Papazla bizim Başkan kiliseyi gezerken yine bizim gazetenin haberine göre papaz bizim kiliseye tam not vermiş…! Ne işe yarayacaksa bu not.
Hazır laf papaz’dan açılmışken Cuma günkü yazımla ilgili olarak aynı gün Cuma’dan sonra CHP İlçe Başkanı telefonla aradı ve aynı gün çıkan yazımda kendisiyle (Belediye Başkanıile ilgili) olarak yer verdiğim ;
“Kendi partisinin İlçe Başkanı ile papaz…!” sözüne içerlemiş olacak ki bunu papaz kelimesini düzeltmemi rica etti, her ne kadar benimle ilgili ilişkilerini askıya aldığını birilerine her fırsatta söylesede.
Şimdi düzeltmeye gelince, sayın Başkanım “PAPAZ OLMAK” demek hakaret ya da kötü bir şey demek değil ki. Bakın üşenmeyip araştırmasını yapıp, sözcüğün ne manaya geldiğini sizler için buldum ve yazıyorum ;
“İki kişi arasında ilişki bozulması durumu”
“Çıkarları ters düştüğü için sürtüşmek”
*** *** ***
TEMEL FIKRASI DEĞİL…
Geçenlerde Sağlık Bakanı MÜEZZİNOĞLU’nu Ankara’da ziyaret etmek için Edirne ve ilçelerinden yaklaşık beşyüz kişi Ankara’ya çıkartma yapmıştı ya. Burada Bakan’la bizim Uzunköprü kasabasının Ticaret Bakanı…! Arasında geçen fıkra niteliğindeki diyaloğu hicvetmeden geçemeyeceğim. MÜEZZİNOĞLU Ankara çıkarmasında karşısındaki bizim yerli Ticaret Bakanı’na soruyor ,
“A be İbraaam, geçenlerde ben Uzunköprü’de bir pizza salonunun açılışını yaptım, seni göremedim. Nerdeydin?”

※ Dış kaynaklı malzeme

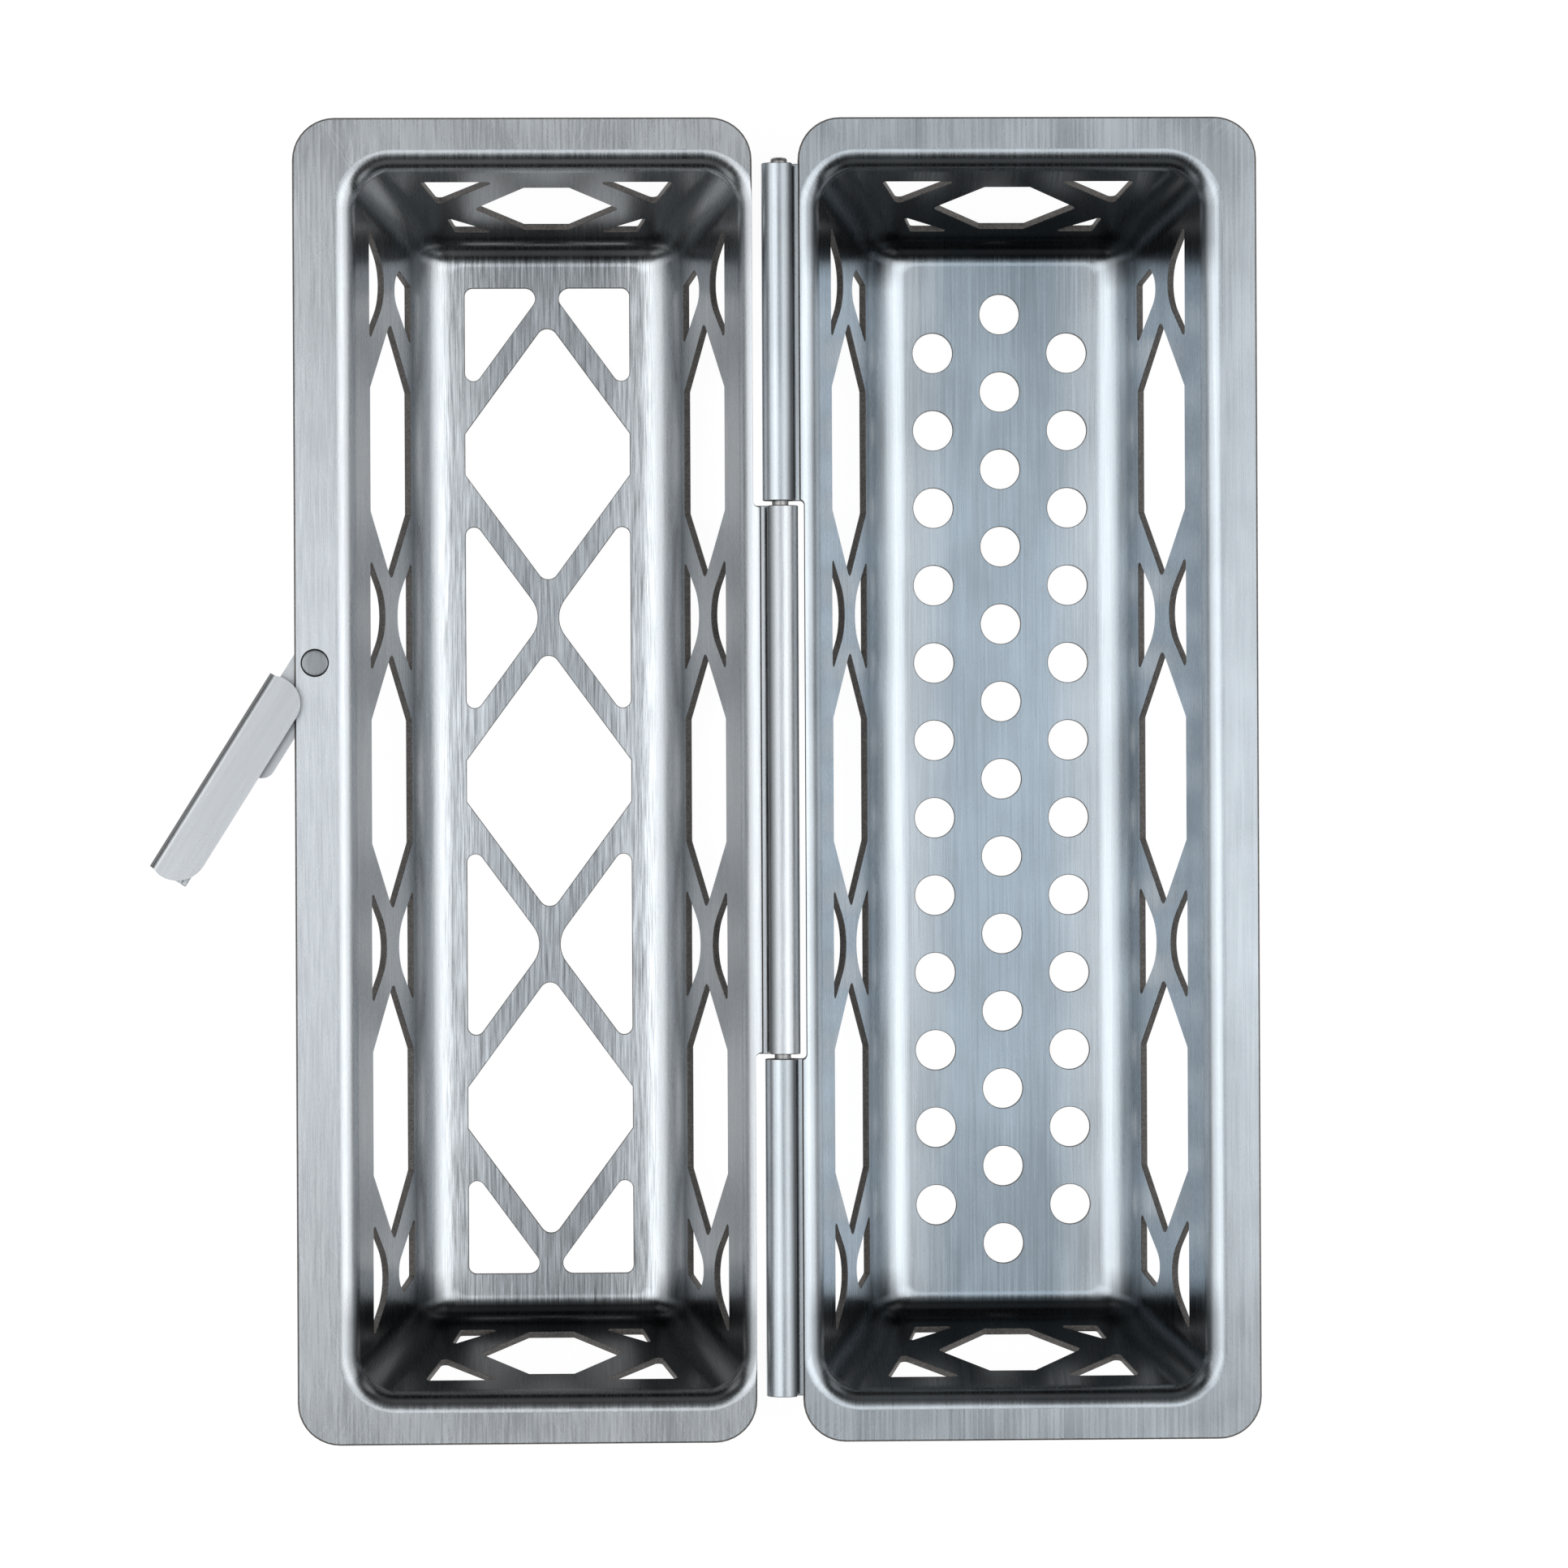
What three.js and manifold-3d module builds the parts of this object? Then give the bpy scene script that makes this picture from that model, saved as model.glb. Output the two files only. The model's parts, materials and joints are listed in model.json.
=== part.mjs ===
// Grill basket lying open flat: two perforated pressed-sheet trays, a rolled-knuckle hinge with
// its pin, and a swinging latch on a rivet.
// Millimetres. +X runs from the hinge towards the lid, +Y along the hinge, +Z up.
import * as THREE from "three";
import { mergeVertices } from "three/addons/utils/BufferGeometryUtils.js";
import Module from "manifold-3d";

const wasm = await Module();
wasm.setup();

const RIGHT_ANGLE = Math.PI / 2;
const radians = THREE.MathUtils.degToRad;

// Driving dimensions. Inside this file heights are measured from the rim plane, which is the
// upper face of both flanges, and distances across are measured from the hinge axis.
const LENGTH = 250;
const SHEET = 1.3;
const DEPTH = 34.5;
const CAVITY_X = 43.8;
const BASE_EDGE = 91.65;
const LID_EDGE = 90.35;
const RIM_CORNER = 8;
const BLANK = 12;
const RIM_BEND = 4.5;
// A cavity wall's reach from the cavity centre at the rim and at the floor, its floor bend's radius
// and the depth of the middle of its windows.
const SIDE = { rim: 40.2, floor: 17.9, floorBend: 8.5, windows: 18.5 };
const END = { rim: 119, floor: 99.3, floorBend: 5.5, windows: 16.3 };
const PLAN_CORNER = { rim: 11, wallTop: 6.9, wallFoot: 4.6, floor: 1.8 };
const BEND_STEPS = 4;
const CORNER_STEPS = 5;
const ARC_STEP = radians(20);

const HINGE = { lift: 0.15, inner: 2.05, neck: 1.5, freeEnd: 45, joint: 52.15, end: 116.2 };
const JOINT_GAP = 0.9;
const NOTCH_RADIUS = 0.8;
const FREE_EDGE = { base: 5.1, lid: 4.5 };
const PIN = { radius: 1.6, top: 117.4, chamfer: 0.3 };

// Wall windows, measured along the wall and up its slope from the middle of the windows.
const SIDE_HEXAGON = { pitch: 63, tip: 24.55, flat: 11.65, half: 9.95, tipRadius: 1 };
const SIDE_TRIANGLE = { base: 10.75, edge: 10.2, apex: 0.2, apexRadius: 8 };
const SIDE_TRIANGLE_CUT = { top: 0.6, side: 3.3, end: 4.6, apexRadius: 4.4 };
const END_HEXAGON = { middle: -1.8, tip: 13.65, flat: 4.25, half: 9.35, tipRadius: 0.8 };
const END_TRIANGLE_OVER = [[10.1, 10.1, 0.4], [23.9, 10.1, 0.6], [20.7, 0.2, 0.9]];
const END_TRIANGLE_UNDER = [[19.1, -5.9, 0.4], [17.5, -12.3, 0.6], [10.1, -12.3, 0.4]];
const FLOOR_WINDOW = { pitch: 63.2, half: 15.9, flat: 3.97, slope: 1.364, strut: 4.06, end: 95.25 };
const HOLES = { pitch: 15, row: 12.99, radius: 3.85, middleCount: 13 };

const RIVET = { x: -87.8, y: 22.4, head: 2.5, shank: 1.7, ring: 0.3, tail: 4 };
const LATCH = {
  sheet: 1,
  length: 42.7,
  top: 3,
  foot: -3.1,
  fold: 1.4,
  topWidth: 8.6,
  footWidth: 7.6,
  padWidth: 10.2,
  padLength: 17,
  lip: 0.5,
  pivot: { u: -6, v: 6, radius: 4.2 },
  restAngle: 32.2,
};

// Points of a closed outline whose corners are given as [x, y, radius].
function roundedOutline(corners) {
  const points = [];
  corners.forEach(([x, y, radius], i) => {
    const corner = new THREE.Vector2(x, y);
    if (!radius) {
      points.push(corner);
      return;
    }
    const before = corners[(i + corners.length - 1) % corners.length];
    const after = corners[(i + 1) % corners.length];
    const back = new THREE.Vector2(before[0] - x, before[1] - y).normalize();
    const on = new THREE.Vector2(after[0] - x, after[1] - y).normalize();
    const half = Math.acos(THREE.MathUtils.clamp(back.dot(on), -1, 1)) / 2;
    const sense = -Math.sign(back.cross(on));
    const centre = back.clone().add(on).normalize().multiplyScalar(radius / Math.sin(half)).add(corner);
    const start = back.multiplyScalar(radius / Math.tan(half)).add(corner).sub(centre);
    const turn = Math.PI - 2 * half;
    const steps = Math.max(2, Math.ceil(turn / ARC_STEP));
    for (let step = 0; step <= steps; step++) {
      const turned = start.clone().rotateAround(new THREE.Vector2(), (sense * turn * step) / steps);
      points.push(turned.add(centre));
    }
  });
  return points.filter((point, i) => point.distanceTo(points.at(i - 1)) > 1e-3);
}

function circleOutline(x, y, radius, steps) {
  return Array.from({ length: steps }, (_, i) => {
    const angle = (i / steps) * 2 * Math.PI;
    return new THREE.Vector2(x + radius * Math.cos(angle), y + radius * Math.sin(angle));
  });
}

function arcPoints(x, y, radius, from, to) {
  const steps = Math.max(2, Math.ceil(Math.abs(to - from) / ARC_STEP));
  return Array.from({ length: steps + 1 }, (_, i) => {
    const angle = from + ((to - from) * i) / steps;
    return new THREE.Vector2(x + radius * Math.cos(angle), y + radius * Math.sin(angle));
  });
}

function solid(geometry) {
  const bare = geometry.clone();
  bare.deleteAttribute("normal");
  bare.deleteAttribute("uv");
  const merged = mergeVertices(bare, 1e-4);
  return new wasm.Manifold(
    new wasm.Mesh({
      numProp: 3,
      vertProperties: new Float32Array(merged.attributes.position.array),
      triVerts: new Uint32Array(merged.index.array),
    }),
  );
}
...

“Efendim sizin memleketiniz Gümilcine’de Fenerbahçeliler Derneğinin altyapı çalışmalarıyla ilgileniyordum.”
Ben de diyorum ki bizim yerli Bakan İbraaam agamıza hazır Balkanlara kadar açılmışken ne işin var Ticaretle, Uzunköprü’yle, Sanayiyle dön asli işin Fenerbahçeye olsun bitsin. Zaten bitecek gibi ya neyse.
Boşuna dememişler ; “Söz insanın karakteridir.” Diye onun için asla yapamayacağın bir iş için söz vermeyeceksin. Verirsen, yalanla veya bahaneyle o sözü kapatırsın, ya kendinle, içindeki senle kapatabilecek misin?